╭─ Raw data

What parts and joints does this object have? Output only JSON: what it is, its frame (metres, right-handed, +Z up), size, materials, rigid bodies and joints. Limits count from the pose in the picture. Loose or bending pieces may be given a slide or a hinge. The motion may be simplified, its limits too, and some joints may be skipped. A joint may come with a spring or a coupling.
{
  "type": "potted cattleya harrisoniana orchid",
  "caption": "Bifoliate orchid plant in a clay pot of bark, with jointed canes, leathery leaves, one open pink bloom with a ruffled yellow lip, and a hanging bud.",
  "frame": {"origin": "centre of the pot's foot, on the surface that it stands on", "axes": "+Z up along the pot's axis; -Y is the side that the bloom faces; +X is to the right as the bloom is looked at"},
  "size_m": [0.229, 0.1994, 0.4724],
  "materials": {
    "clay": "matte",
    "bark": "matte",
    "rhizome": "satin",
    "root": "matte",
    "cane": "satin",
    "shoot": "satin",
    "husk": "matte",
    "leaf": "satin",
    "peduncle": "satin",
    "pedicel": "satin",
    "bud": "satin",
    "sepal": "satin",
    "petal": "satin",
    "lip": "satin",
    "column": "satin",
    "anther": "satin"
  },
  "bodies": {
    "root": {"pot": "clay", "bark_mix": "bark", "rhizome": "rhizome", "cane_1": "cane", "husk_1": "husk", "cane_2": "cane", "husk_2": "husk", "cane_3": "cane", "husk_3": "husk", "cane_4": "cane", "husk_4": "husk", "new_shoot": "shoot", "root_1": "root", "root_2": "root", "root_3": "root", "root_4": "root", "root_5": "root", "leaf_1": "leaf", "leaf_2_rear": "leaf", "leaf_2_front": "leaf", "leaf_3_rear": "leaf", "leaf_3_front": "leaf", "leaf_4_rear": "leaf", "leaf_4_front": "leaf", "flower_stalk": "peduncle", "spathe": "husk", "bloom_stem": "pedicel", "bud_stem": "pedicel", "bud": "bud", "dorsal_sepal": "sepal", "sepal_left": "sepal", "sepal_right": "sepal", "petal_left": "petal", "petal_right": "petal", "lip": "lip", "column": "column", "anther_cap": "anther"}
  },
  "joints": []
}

╰─
╭─ Raw data

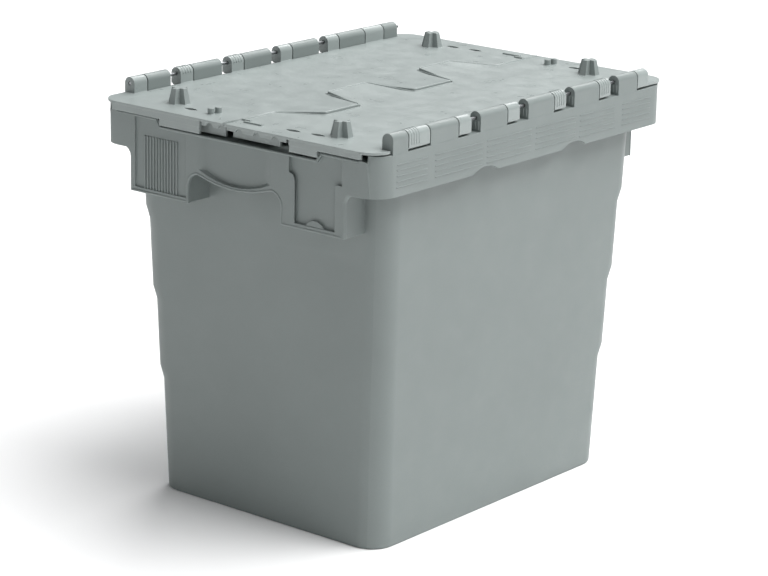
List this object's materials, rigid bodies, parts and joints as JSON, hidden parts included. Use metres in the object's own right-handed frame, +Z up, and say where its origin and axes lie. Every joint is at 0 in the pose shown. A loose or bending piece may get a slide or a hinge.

╰─
╭─ Raw data

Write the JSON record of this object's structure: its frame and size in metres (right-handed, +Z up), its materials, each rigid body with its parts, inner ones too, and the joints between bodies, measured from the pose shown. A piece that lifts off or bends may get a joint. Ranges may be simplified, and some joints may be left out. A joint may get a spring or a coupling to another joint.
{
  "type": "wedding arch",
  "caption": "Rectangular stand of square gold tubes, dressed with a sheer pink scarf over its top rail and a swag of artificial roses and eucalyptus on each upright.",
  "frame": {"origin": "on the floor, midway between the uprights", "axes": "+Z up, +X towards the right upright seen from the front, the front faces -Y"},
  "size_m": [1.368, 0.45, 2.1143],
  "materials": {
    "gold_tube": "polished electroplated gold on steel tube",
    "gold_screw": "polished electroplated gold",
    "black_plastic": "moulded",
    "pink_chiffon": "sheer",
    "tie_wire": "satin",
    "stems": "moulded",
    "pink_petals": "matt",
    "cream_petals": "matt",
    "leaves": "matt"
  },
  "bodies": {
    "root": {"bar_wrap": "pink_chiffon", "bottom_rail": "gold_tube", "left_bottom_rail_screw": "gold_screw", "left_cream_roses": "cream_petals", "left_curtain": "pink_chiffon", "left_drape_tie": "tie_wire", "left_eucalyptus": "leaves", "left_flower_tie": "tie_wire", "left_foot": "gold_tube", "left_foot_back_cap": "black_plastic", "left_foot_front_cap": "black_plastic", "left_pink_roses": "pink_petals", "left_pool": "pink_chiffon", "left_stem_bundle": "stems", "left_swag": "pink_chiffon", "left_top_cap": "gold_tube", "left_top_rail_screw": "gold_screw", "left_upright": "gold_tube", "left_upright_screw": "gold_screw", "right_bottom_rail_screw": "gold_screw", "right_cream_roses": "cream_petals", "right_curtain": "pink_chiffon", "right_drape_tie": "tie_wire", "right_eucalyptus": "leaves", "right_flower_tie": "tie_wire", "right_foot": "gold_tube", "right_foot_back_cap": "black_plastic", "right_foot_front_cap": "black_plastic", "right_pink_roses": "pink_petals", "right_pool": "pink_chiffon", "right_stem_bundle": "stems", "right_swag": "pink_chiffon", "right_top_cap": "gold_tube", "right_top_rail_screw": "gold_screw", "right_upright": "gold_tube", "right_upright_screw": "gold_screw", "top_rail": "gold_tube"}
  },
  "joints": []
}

╰─

» **The task**: Extract every line containing the string "joints" from the material.

» **Solution to this exercise**:
What parts and joints does this object have? Output only JSON: what it is, its frame (metres, right-handed, +Z up), size, materials, rigid bodies and joints. Limits count from the pose in the picture. Loose or bending pieces may be given a slide or a hinge. The motion may be simplified, its limits too, and some joints may be skipped. A joint may come with a spring or a coupling.
  "joints": []
List this object's materials, rigid bodies, parts and joints as JSON, hidden parts included. Use metres in the object's own right-handed frame, +Z up, and say where its origin and axes lie. Every joint is at 0 in the pose shown. A loose or bending piece may get a slide or a hinge.
Write the JSON record of this object's structure: its frame and size in metres (right-handed, +Z up), its materials, each rigid body with its parts, inner ones too, and the joints between bodies, measured from the pose shown. A piece that lifts off or bends may get a joint. Ranges may be simplified, and some joints may be left out. A joint may get a spring or a coupling to another joint.
  "joints": []